• What is asked
Starting from the line that contains "The OpenSCAD and", copy every line exactly until the line that contains "return made", which is also included.
---+---
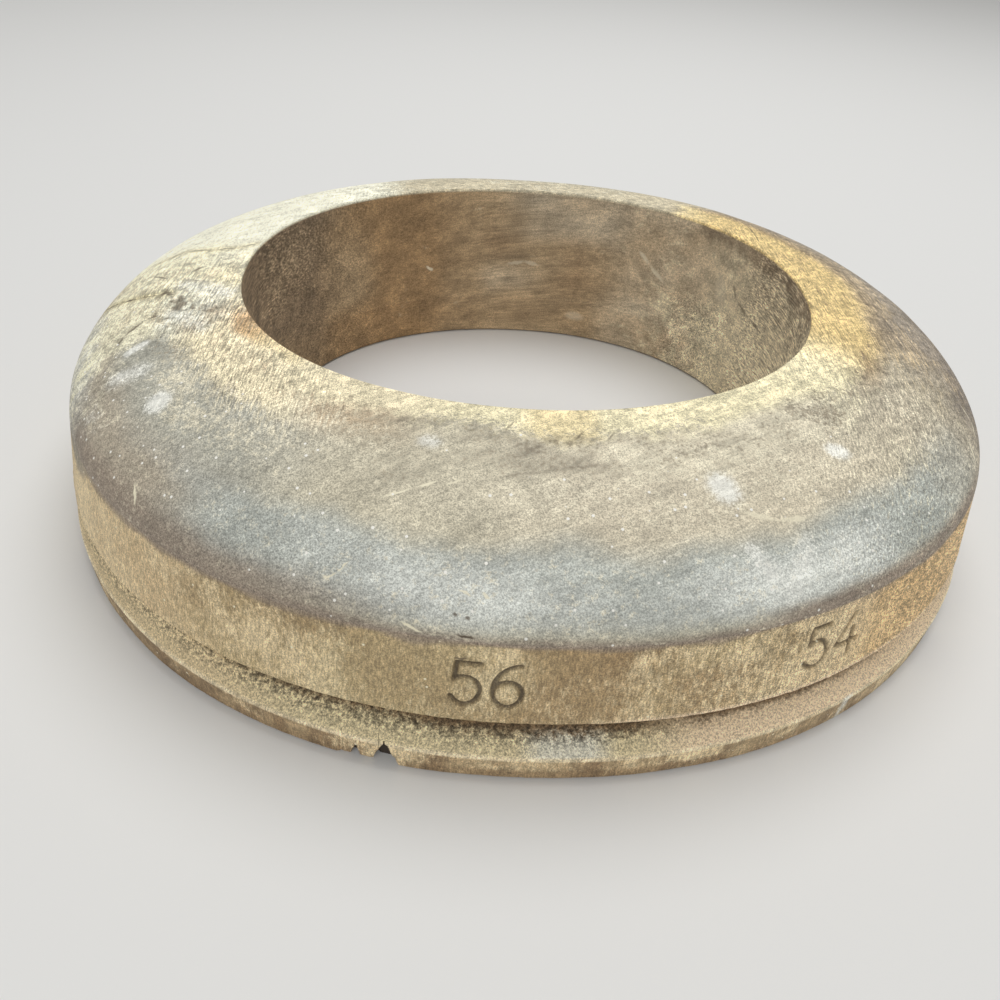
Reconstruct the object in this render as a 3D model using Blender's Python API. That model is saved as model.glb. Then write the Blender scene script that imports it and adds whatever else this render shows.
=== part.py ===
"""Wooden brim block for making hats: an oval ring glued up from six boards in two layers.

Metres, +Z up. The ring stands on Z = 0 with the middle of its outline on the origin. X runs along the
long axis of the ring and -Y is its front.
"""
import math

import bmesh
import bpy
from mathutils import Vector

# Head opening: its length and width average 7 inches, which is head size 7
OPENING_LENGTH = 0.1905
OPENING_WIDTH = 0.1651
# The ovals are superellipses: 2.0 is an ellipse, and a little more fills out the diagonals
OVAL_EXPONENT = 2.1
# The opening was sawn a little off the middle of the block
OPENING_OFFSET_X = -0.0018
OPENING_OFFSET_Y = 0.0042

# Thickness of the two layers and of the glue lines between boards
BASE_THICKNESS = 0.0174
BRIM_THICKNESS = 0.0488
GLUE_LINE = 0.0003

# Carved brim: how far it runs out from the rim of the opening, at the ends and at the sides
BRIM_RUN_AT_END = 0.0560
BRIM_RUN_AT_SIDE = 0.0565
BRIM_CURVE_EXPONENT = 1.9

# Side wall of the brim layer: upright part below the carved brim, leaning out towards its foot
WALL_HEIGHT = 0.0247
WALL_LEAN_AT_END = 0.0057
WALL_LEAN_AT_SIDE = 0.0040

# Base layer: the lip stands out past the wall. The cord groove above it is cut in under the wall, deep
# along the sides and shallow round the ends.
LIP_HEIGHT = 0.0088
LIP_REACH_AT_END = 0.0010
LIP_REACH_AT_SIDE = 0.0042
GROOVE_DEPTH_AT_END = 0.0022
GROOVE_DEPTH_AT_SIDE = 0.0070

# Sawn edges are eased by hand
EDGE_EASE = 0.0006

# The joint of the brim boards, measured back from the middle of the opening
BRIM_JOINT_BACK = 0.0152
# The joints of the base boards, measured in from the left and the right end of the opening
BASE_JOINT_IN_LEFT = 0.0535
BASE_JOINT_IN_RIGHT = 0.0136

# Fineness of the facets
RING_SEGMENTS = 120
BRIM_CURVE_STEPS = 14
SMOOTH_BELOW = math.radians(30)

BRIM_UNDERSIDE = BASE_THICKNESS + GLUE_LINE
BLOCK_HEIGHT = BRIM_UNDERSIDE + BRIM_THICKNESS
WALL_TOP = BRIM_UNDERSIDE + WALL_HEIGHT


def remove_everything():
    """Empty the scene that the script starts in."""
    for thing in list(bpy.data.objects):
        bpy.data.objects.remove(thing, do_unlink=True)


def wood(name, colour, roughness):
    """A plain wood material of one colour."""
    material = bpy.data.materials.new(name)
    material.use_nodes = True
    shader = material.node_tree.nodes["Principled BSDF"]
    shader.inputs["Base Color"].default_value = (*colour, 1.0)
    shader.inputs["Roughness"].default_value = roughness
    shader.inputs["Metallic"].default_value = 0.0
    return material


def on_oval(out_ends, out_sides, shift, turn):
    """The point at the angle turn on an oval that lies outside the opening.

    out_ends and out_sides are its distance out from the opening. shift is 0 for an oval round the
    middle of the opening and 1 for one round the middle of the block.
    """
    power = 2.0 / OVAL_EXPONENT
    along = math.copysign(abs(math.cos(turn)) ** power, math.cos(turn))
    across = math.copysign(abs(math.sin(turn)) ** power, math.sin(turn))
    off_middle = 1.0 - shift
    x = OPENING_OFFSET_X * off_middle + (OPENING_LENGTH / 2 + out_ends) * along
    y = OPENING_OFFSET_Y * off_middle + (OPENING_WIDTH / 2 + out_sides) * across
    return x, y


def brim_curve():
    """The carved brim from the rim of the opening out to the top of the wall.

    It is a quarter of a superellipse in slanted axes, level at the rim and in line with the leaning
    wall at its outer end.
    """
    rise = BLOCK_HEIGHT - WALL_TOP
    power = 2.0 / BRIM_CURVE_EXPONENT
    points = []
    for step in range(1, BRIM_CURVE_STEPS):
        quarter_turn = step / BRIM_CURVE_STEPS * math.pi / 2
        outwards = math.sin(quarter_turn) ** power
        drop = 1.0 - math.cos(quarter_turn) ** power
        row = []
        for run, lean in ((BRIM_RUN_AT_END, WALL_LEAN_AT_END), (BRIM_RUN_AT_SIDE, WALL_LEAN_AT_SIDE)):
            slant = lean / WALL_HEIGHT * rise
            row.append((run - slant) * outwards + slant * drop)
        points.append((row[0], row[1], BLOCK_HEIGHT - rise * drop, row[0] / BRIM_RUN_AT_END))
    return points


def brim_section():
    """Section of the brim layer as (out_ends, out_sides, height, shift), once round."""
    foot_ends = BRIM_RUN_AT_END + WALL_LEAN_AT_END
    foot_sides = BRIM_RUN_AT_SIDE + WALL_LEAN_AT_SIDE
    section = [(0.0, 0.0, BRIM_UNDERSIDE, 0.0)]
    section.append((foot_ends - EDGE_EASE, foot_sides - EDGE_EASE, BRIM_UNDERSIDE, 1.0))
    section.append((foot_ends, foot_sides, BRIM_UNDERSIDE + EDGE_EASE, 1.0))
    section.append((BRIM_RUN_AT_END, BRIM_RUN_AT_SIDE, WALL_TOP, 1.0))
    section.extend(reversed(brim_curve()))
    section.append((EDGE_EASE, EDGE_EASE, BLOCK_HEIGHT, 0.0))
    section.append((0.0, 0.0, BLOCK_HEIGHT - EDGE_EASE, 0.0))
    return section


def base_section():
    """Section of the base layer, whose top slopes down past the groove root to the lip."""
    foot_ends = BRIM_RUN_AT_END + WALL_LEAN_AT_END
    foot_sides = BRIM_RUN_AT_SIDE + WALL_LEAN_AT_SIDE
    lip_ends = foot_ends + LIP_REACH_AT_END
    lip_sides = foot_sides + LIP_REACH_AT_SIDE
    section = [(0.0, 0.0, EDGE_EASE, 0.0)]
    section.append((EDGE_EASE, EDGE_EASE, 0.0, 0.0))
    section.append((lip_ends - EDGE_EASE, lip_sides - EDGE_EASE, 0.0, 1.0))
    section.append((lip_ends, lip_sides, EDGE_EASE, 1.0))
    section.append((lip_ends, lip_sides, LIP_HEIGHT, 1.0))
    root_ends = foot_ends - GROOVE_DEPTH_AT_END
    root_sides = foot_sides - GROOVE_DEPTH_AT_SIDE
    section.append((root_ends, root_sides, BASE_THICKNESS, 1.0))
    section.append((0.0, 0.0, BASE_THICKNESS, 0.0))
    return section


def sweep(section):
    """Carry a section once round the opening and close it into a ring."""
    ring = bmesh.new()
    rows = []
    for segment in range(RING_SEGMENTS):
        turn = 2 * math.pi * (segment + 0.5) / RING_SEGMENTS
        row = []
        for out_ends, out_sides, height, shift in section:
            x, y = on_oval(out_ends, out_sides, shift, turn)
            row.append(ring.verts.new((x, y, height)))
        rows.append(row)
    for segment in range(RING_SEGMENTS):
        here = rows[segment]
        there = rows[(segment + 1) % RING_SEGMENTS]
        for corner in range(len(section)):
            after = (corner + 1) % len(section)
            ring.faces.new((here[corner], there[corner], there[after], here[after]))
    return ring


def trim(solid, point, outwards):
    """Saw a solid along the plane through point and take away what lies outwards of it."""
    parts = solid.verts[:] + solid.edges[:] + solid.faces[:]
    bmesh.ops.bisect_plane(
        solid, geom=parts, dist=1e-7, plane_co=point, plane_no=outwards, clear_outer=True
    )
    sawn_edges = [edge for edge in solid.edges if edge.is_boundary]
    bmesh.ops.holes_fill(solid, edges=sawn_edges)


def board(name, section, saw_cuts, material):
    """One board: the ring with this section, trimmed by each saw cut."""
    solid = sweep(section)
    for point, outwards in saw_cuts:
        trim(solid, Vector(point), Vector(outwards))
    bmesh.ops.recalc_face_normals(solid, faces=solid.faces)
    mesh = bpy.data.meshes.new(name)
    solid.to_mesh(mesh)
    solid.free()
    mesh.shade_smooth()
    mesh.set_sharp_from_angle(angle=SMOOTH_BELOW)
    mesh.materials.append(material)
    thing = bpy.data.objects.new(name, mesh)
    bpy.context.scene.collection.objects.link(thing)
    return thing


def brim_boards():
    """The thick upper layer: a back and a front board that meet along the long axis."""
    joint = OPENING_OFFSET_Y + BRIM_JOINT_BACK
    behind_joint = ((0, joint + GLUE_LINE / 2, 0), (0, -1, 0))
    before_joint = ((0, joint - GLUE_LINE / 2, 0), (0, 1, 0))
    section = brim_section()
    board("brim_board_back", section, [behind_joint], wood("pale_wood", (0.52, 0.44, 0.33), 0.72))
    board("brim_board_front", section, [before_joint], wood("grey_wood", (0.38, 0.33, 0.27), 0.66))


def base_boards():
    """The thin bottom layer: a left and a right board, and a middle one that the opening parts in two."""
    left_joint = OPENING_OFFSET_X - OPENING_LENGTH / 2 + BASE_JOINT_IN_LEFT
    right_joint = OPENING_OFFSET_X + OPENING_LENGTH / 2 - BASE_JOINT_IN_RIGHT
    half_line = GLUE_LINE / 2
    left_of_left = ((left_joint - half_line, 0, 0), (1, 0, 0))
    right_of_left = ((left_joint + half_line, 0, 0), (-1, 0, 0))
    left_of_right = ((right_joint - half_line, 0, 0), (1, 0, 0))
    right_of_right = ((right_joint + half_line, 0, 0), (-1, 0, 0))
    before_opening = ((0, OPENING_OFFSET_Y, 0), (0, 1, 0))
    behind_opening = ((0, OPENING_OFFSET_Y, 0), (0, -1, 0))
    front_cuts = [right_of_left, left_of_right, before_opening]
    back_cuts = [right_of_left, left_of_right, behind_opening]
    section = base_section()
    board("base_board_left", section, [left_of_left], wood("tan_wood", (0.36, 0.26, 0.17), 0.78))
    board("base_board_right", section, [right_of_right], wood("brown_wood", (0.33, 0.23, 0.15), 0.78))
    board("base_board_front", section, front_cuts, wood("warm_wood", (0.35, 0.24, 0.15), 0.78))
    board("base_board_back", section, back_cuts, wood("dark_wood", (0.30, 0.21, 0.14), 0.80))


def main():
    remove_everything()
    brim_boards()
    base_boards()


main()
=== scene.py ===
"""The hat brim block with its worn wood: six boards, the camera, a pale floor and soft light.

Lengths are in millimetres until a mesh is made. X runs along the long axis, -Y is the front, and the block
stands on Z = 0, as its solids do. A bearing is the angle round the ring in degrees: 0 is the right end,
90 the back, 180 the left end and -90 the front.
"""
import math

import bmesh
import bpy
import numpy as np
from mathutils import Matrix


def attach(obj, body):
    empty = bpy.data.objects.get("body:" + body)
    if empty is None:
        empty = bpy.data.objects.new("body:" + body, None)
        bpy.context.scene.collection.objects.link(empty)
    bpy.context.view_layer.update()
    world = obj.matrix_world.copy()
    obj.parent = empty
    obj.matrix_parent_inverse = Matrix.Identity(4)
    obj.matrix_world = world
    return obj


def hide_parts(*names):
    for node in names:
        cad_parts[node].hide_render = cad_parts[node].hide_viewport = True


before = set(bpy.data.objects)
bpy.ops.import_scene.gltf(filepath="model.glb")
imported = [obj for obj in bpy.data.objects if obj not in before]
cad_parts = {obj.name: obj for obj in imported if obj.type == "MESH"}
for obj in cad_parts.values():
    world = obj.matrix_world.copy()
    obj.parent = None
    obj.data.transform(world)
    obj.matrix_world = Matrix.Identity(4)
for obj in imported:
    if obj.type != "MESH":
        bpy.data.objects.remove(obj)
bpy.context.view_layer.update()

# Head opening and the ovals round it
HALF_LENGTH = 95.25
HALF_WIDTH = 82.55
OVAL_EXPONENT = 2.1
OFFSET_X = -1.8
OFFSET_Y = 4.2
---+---
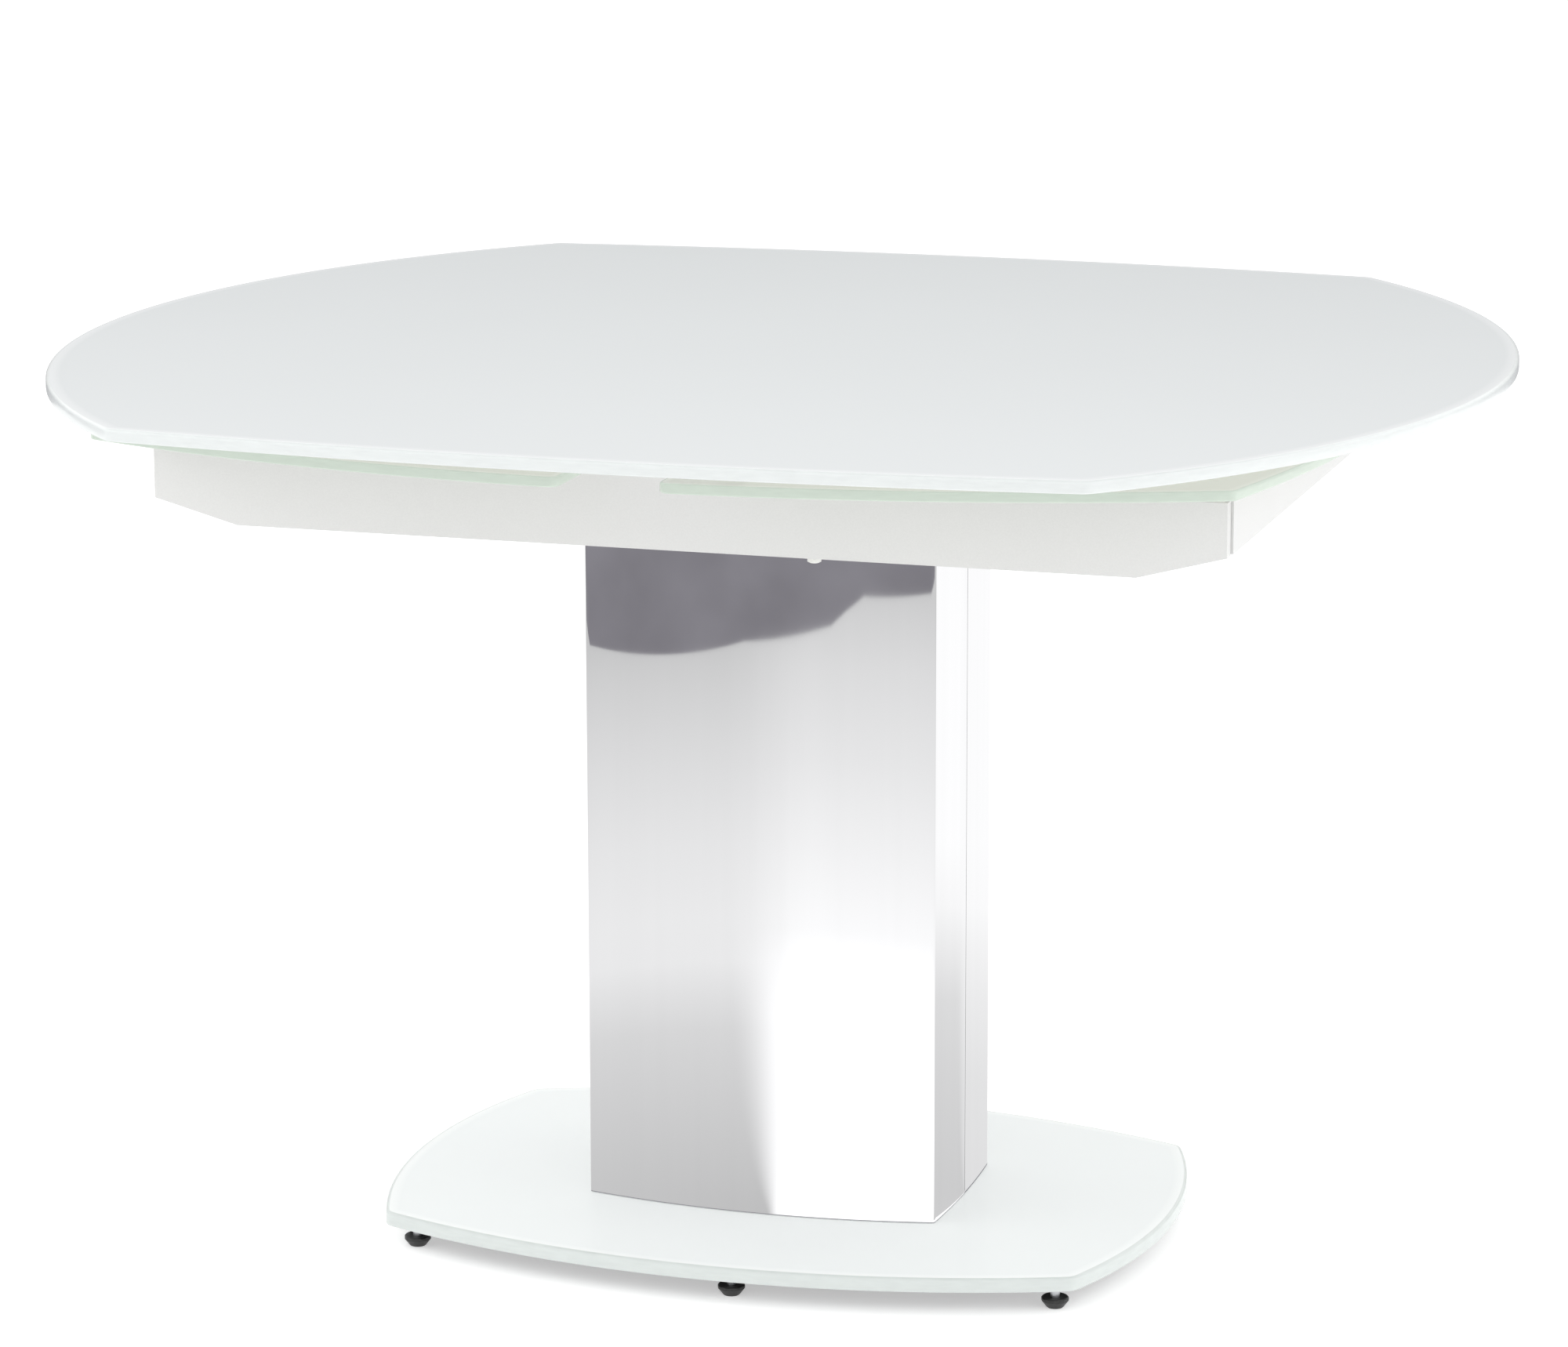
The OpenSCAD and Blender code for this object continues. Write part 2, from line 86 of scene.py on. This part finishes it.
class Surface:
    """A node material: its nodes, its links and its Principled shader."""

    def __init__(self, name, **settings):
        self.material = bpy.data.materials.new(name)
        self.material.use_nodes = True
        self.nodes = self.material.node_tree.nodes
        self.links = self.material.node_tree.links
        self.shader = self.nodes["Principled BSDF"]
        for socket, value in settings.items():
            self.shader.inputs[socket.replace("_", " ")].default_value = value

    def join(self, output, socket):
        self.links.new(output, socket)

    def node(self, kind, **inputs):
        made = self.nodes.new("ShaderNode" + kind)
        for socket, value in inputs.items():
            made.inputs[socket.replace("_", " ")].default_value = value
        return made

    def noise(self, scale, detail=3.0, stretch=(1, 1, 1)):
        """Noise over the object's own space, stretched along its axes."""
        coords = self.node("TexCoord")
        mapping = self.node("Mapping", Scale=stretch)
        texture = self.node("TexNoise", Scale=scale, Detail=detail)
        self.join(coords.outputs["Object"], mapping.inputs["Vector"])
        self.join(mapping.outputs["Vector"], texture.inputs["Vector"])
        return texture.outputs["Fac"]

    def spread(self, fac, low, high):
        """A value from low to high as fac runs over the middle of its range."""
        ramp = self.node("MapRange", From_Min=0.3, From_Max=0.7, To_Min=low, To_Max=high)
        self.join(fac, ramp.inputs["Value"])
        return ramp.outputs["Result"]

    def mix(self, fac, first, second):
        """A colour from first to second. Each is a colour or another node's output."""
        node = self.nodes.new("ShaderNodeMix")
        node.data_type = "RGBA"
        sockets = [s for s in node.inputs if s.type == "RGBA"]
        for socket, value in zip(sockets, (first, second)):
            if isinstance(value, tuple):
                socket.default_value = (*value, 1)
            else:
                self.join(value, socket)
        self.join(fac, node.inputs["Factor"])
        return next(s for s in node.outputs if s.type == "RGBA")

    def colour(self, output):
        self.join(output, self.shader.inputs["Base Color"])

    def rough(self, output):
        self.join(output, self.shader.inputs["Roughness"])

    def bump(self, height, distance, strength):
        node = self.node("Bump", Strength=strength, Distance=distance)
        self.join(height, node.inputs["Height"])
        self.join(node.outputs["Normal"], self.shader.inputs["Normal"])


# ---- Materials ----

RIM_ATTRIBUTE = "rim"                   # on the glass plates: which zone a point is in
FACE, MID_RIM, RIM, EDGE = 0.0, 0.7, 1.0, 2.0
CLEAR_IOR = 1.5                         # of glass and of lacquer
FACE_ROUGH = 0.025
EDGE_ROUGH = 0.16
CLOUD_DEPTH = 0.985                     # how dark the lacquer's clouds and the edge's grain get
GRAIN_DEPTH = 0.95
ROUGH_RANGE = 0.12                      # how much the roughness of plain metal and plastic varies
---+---
• Complete output
The OpenSCAD and Blender code for this object continues. Write part 2, from line 86 of scene.py on. This part finishes it.
class Surface:
    """A node material: its nodes, its links and its Principled shader."""

    def __init__(self, name, **settings):
        self.material = bpy.data.materials.new(name)
        self.material.use_nodes = True
        self.nodes = self.material.node_tree.nodes
        self.links = self.material.node_tree.links
        self.shader = self.nodes["Principled BSDF"]
        for socket, value in settings.items():
            self.shader.inputs[socket.replace("_", " ")].default_value = value

    def join(self, output, socket):
        self.links.new(output, socket)

    def node(self, kind, **inputs):
        made = self.nodes.new("ShaderNode" + kind)
        for socket, value in inputs.items():
            made.inputs[socket.replace("_", " ")].default_value = value
        return made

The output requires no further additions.